Just wanted to report on a paint stripper I used that seems to work well.
I'm stripping a light fixture that had many coats of paint on it. Did the bulk of the fixture with Citristrip, which worked reasonably well and fast. Used up the last of it and needed to do one last piece (the "fitter"), so I went to the hardware store (Orchard) and picked up a jug of 3M's "Safest Stripper", since it was cheaper than Citristrip and because I hadn't used it before and wanted to try it.
Turns out to be pretty good stuff. It's a very thick white goo that sticks well even to vertical surfaces (better than Citristrip in this regard), and it works reasonably fast. It's taking a few passes to get all the paint off this piece, but it's coming off nicely. No smell, and the active ingredients are dimethyl adipate and dimethyl glutarage. (Any chemists out there who can explain what these are? and I'm curious as to why all strippers seem to want to have chemicals with "methyl" in their names.)
This is partly aimed at the "give me the good old toxic stuff, goddamnit" crowd here.
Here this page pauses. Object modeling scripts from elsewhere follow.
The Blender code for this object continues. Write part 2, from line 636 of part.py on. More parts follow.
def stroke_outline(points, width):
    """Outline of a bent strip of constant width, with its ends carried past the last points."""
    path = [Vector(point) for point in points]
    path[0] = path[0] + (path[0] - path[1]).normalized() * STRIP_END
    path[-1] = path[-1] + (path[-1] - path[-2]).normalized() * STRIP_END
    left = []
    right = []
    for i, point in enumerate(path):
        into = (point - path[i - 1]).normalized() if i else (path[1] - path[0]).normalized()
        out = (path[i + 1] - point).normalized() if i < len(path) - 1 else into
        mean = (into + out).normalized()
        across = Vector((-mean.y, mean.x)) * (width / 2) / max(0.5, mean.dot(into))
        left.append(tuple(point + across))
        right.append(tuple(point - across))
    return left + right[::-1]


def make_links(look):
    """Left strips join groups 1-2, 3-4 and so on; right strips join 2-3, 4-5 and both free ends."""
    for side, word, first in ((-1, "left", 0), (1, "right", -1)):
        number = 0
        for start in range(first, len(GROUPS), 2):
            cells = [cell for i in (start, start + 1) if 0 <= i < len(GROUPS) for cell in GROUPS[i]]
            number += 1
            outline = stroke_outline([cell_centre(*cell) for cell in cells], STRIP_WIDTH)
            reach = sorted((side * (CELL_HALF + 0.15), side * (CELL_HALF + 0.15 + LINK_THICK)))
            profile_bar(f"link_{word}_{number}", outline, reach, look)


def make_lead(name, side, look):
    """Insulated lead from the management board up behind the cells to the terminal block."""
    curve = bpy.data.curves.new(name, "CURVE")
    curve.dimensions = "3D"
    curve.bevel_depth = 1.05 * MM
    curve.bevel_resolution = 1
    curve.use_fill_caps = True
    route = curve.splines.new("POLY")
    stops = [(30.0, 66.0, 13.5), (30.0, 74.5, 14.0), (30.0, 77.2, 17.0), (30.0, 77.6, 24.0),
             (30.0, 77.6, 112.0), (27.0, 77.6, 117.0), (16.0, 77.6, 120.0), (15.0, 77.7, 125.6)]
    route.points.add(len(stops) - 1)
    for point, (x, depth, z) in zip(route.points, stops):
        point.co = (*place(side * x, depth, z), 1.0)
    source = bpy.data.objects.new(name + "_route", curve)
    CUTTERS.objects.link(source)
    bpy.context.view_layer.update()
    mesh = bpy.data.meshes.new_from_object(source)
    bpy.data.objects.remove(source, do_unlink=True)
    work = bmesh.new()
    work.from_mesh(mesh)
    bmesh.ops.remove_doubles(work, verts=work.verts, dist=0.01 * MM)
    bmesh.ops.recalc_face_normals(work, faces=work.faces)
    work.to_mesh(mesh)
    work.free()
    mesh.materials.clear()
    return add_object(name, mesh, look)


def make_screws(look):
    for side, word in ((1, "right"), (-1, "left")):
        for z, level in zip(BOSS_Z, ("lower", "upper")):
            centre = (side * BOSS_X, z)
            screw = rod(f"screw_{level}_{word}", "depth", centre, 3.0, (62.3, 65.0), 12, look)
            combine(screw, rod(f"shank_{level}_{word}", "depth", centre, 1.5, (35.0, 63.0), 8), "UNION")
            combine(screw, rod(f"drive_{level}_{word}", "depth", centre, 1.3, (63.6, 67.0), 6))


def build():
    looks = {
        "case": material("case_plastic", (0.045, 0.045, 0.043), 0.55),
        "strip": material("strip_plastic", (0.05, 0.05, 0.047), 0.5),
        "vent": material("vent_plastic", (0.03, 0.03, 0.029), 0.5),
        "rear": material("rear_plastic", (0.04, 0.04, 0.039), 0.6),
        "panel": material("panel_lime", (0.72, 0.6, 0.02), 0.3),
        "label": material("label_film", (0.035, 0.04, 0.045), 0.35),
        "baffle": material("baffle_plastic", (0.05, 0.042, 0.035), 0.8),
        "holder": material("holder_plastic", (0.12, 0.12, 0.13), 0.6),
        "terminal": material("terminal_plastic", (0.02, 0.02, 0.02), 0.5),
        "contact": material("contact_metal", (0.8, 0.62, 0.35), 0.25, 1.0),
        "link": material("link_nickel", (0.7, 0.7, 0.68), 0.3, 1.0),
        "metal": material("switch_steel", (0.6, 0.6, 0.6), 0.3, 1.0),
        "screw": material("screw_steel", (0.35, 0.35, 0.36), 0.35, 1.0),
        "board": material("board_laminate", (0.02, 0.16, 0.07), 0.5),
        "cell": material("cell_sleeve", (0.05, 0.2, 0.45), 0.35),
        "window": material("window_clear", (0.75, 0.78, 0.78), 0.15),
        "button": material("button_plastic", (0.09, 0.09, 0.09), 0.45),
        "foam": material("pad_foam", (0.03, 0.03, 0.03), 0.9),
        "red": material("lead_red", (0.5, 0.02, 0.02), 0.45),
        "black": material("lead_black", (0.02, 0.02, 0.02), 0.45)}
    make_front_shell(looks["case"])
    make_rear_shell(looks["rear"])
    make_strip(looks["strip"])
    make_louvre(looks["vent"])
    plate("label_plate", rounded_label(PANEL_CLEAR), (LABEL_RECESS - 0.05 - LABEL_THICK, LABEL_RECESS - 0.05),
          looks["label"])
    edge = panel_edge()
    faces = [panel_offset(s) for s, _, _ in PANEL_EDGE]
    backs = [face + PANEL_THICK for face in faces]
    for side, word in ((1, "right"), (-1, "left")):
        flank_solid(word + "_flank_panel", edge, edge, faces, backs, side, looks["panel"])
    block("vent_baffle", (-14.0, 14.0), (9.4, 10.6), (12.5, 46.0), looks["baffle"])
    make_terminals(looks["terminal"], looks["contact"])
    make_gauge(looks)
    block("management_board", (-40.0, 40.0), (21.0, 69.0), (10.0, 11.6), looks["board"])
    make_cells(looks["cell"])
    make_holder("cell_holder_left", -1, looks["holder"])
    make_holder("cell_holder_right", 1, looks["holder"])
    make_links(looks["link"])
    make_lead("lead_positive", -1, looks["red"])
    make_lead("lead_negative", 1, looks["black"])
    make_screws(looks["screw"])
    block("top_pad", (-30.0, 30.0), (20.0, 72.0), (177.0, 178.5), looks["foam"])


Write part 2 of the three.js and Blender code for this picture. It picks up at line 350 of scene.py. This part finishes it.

Yes, it's true that none of these kinder, gentler, environmentally-friendly strippers work as well as the good old toxic shit: I looked at several other strippers (Bix, Jasco, etc.), and they all contain methylene chloride. The toxic crap works well, no doubt about it. But given a choice between a world where the paint strippers work fantastically well and the cancer rate is high, and one where the paint strippers require a little more patience but the cancer rate is lower, I'll pick the second one any time, as most reasonable folks also seem to.